Problem: Your task is to quote exactly the run of lines that starts at the line containing "if empty is" and ends at the line containing "cad_parts[node].hide_render = cad_parts[node].hide_viewport", including both.

Data provided:
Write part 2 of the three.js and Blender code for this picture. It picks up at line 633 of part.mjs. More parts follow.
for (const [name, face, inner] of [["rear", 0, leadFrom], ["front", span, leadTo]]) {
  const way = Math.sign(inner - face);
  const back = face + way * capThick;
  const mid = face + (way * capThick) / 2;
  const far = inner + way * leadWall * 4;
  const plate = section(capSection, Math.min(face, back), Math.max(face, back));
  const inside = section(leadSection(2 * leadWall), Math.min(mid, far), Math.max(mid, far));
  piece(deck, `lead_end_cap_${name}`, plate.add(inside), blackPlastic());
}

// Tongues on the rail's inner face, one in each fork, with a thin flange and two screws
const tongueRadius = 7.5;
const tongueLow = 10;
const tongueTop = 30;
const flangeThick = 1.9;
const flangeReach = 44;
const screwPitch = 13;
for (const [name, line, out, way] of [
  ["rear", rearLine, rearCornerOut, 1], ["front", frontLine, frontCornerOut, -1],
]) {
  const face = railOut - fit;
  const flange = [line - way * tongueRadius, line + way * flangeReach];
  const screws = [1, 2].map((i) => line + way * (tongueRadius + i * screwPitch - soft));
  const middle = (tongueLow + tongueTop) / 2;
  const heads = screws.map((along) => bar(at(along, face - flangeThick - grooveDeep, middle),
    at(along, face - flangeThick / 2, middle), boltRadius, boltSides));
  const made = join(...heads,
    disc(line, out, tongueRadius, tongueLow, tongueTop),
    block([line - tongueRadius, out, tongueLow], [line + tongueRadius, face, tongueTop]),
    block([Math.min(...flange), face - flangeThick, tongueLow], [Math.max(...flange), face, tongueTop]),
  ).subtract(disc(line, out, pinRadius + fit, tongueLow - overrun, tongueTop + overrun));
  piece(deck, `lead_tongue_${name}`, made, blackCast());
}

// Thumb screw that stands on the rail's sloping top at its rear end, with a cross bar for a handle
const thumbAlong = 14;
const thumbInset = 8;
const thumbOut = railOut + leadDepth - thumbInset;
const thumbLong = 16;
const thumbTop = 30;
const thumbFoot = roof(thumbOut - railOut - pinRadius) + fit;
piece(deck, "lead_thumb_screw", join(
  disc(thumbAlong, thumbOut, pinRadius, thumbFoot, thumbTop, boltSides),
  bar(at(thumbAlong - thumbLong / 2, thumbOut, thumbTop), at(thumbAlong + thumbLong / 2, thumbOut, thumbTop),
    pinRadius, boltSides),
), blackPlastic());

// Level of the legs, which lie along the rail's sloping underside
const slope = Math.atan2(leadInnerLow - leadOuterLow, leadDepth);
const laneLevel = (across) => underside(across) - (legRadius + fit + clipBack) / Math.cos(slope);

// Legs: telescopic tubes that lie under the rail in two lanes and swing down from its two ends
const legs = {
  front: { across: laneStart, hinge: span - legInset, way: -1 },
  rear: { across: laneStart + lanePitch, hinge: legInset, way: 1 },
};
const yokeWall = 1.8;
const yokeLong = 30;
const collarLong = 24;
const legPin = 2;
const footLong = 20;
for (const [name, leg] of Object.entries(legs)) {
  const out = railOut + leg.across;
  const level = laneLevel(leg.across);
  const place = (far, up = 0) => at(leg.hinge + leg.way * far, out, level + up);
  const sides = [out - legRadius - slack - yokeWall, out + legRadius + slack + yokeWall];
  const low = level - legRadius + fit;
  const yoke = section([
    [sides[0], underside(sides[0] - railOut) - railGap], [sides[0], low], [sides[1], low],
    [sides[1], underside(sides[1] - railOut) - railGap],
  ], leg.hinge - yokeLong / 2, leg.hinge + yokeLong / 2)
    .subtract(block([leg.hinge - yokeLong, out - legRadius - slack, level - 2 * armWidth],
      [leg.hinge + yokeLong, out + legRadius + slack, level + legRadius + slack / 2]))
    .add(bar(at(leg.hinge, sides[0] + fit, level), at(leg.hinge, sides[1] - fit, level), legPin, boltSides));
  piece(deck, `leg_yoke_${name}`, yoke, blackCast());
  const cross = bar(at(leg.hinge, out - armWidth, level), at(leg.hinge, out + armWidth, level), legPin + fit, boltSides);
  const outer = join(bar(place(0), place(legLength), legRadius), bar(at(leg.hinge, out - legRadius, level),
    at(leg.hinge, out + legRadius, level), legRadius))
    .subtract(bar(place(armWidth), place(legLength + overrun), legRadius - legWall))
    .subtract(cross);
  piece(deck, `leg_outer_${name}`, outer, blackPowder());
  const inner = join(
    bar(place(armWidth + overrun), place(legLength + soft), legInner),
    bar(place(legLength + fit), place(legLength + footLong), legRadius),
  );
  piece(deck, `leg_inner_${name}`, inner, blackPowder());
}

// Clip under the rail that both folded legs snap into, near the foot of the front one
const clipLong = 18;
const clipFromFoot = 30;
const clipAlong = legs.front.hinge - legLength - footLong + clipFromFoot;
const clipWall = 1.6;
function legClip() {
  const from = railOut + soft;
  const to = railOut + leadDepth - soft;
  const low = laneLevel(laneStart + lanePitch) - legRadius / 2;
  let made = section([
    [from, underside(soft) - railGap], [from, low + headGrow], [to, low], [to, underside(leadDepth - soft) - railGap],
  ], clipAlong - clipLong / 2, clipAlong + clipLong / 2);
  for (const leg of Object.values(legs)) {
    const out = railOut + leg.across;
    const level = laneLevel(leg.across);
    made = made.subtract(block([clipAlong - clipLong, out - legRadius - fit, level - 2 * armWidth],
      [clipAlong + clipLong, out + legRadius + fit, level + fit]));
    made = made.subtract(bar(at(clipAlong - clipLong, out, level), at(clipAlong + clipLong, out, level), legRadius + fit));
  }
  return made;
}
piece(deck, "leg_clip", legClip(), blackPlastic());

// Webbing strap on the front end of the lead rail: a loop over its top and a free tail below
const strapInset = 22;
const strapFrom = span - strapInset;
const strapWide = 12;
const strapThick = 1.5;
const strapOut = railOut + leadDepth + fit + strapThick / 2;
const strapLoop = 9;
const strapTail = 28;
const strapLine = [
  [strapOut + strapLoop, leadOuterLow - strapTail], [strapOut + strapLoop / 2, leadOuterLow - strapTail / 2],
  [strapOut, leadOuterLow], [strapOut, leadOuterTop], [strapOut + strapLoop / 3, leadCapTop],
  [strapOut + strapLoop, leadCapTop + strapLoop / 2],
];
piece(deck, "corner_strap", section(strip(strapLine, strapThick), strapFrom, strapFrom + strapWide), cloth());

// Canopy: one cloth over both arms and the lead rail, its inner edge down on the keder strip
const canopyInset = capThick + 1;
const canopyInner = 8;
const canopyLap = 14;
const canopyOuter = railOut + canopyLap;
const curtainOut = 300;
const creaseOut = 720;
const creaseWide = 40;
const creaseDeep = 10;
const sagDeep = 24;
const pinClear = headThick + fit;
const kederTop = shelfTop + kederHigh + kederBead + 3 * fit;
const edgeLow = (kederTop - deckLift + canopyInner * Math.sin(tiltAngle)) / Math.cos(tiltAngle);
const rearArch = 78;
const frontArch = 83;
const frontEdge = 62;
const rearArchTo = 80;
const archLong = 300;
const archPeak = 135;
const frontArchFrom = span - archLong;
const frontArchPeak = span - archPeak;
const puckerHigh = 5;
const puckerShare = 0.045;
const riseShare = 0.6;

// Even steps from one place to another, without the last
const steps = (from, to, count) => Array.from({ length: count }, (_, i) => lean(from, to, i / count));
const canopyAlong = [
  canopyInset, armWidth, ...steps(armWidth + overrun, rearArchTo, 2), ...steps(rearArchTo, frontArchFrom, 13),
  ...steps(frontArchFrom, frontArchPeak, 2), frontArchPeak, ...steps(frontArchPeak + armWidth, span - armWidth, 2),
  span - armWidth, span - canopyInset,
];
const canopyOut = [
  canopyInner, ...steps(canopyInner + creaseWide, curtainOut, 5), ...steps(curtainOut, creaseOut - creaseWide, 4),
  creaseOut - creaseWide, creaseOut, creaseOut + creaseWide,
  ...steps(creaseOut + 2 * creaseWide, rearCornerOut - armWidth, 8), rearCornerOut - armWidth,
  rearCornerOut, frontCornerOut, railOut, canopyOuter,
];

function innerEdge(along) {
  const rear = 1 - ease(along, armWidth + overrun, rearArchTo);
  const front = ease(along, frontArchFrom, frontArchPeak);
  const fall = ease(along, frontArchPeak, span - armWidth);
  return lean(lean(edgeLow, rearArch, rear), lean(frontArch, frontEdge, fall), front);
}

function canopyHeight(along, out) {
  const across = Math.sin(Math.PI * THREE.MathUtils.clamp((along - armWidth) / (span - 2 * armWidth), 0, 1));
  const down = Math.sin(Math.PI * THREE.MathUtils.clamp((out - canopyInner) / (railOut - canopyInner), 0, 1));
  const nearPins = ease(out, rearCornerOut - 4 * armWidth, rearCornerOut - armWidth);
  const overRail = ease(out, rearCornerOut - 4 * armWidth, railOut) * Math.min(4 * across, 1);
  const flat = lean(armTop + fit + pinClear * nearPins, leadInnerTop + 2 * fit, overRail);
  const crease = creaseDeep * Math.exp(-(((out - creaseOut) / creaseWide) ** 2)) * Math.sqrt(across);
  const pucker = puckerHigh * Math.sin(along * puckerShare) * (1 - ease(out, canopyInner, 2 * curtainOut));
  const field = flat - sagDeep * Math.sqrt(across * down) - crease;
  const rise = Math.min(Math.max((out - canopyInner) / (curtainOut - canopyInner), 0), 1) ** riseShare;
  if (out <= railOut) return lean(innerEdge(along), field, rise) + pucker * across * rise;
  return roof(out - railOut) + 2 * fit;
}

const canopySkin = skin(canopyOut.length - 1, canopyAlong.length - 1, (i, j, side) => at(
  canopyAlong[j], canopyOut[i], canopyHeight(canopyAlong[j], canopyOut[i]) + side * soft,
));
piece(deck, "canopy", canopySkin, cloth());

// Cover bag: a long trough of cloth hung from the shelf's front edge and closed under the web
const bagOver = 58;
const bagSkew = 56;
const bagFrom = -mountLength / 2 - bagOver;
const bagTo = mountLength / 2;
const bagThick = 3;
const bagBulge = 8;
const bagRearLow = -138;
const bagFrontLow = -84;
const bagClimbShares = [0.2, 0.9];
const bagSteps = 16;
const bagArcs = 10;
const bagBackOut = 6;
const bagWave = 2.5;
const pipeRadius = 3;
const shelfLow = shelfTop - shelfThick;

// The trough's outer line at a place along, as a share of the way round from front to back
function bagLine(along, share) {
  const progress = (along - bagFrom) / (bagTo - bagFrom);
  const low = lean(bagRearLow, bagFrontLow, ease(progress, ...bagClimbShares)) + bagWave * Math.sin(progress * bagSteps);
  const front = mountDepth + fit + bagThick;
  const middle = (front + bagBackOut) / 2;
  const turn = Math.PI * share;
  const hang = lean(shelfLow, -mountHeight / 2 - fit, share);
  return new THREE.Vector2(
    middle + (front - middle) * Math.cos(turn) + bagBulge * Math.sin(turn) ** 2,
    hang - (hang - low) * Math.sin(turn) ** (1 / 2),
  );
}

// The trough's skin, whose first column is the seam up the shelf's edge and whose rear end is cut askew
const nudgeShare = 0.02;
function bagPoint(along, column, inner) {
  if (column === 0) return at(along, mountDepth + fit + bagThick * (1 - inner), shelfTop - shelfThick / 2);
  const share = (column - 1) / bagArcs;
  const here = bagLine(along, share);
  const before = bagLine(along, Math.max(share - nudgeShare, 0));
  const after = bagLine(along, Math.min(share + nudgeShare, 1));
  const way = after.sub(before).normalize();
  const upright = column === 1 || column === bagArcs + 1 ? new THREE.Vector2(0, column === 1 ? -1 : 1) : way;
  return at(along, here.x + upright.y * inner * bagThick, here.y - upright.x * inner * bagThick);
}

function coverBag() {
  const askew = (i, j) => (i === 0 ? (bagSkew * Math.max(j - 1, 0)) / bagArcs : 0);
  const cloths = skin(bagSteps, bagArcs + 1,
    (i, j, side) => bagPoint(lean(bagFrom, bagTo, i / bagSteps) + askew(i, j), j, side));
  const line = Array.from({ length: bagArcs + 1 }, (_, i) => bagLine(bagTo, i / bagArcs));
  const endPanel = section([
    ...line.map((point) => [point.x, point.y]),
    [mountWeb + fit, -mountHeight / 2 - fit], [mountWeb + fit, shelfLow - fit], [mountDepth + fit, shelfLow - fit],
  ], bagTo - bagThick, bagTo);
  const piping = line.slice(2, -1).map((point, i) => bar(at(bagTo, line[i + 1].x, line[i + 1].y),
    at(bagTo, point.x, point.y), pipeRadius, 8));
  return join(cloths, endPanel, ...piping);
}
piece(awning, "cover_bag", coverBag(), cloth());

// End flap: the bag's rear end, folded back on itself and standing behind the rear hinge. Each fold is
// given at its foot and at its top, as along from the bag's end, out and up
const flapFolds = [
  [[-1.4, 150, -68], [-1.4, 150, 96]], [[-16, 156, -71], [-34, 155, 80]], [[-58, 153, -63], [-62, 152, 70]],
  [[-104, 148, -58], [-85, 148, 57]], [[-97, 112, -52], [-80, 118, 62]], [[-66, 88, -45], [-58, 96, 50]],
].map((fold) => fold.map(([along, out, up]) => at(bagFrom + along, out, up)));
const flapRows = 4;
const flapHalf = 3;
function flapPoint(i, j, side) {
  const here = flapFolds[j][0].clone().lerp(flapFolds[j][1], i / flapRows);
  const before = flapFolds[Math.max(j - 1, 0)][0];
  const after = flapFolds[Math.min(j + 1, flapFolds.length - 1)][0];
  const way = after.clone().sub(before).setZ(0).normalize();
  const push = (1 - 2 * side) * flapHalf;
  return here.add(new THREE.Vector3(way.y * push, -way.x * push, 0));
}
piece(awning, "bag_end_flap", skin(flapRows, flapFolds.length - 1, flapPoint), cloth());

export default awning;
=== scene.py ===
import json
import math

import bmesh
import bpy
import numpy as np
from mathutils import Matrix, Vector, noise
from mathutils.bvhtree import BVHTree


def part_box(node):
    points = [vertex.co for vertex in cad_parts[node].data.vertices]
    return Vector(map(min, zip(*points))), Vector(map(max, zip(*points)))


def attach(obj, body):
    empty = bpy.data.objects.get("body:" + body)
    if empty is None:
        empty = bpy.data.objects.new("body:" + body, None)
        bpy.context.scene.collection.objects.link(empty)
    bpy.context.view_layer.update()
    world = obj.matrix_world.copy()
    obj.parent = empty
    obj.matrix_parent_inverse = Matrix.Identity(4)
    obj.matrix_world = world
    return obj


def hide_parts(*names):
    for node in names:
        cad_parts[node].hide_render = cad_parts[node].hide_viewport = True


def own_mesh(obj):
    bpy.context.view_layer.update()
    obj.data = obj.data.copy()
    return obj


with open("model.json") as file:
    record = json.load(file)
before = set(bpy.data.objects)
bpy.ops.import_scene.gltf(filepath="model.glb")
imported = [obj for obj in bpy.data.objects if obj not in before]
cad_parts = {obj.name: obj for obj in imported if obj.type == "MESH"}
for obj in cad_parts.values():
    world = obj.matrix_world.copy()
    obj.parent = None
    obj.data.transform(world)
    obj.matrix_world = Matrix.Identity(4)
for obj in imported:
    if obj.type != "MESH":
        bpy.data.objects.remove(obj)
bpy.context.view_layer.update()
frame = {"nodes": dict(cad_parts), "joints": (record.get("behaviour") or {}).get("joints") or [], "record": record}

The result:
    if empty is None:
        empty = bpy.data.objects.new("body:" + body, None)
        bpy.context.scene.collection.objects.link(empty)
    bpy.context.view_layer.update()
    world = obj.matrix_world.copy()
    obj.parent = empty
    obj.matrix_parent_inverse = Matrix.Identity(4)
    obj.matrix_world = world
    return obj


def hide_parts(*names):
    for node in names:
        cad_parts[node].hide_render = cad_parts[node].hide_viewport = True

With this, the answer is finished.